Ferguson leaned on those intra-Premier League transfers to build the foundation for each of his great Man Utd squads. There were some David Bellions along the way but a ludicrous XI can be assembled from such signings: Van der Sar; Valencia, Smalling, Ferdinand, Young; Keane, Carrick, Smith; Tevez, Yorke, Rooney, with Robin van Persie, Dimitar Berbatov, Teddy Sheringham and Phil Jones on an absurdly attacking bench.
But in the years since his retirement it was an ideology slowly phased out for style over substance, culminating in the ruinous summer of 2021. Man Utd were at a crossroads, Premier League and Europa League runners-up with fairly deep runs in the domestic cups behind them, but with a strong sense that while Ole Gunnar Solskjaer had built a solid base, he had reached a point where someone else was required to push on and capitalise on his work.

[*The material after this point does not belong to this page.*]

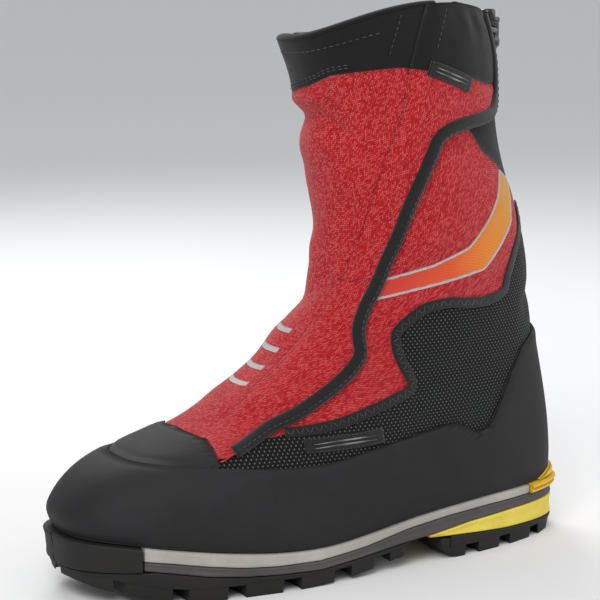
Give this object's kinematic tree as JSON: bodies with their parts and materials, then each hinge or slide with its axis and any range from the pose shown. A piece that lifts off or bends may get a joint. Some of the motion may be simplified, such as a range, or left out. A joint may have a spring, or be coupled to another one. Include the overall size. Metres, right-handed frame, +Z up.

Man Utd avoided answering that awkward question and signed players from Real Madrid, Juventus and Borussia Dortmund instead, because they wanted the honour and esteem of being seen to deal with such clubs without a second thought as to whether Raphael Varane, Cristiano Ronaldo or Jadon Sancho actually added more to the squad than they took away, and Solskjaer was sacked within a matter of months.
The club chose the wrong path then, in their last true position of strength in summer 2023 when they hedged one too many bets on Onana, Mason Mount and Hojlund, and the following year when instead of sacking Erik ten Hag, they doubled down by spending £200m on players not only specifically for him, but categorically incompatible with the replacement they inevitably had to appoint.
The hope is that hitting rock bottom can prompt better decisions at this latest seasonal junction; the early signs are promising. Neville once said “if you had the best player in the Premier League, Man Utd had to buy that player”. Times have changed and those signings have long been unattainable, but buying the best Premier League players actually available to them seems like a sensible alternative Man Utd have long ignored.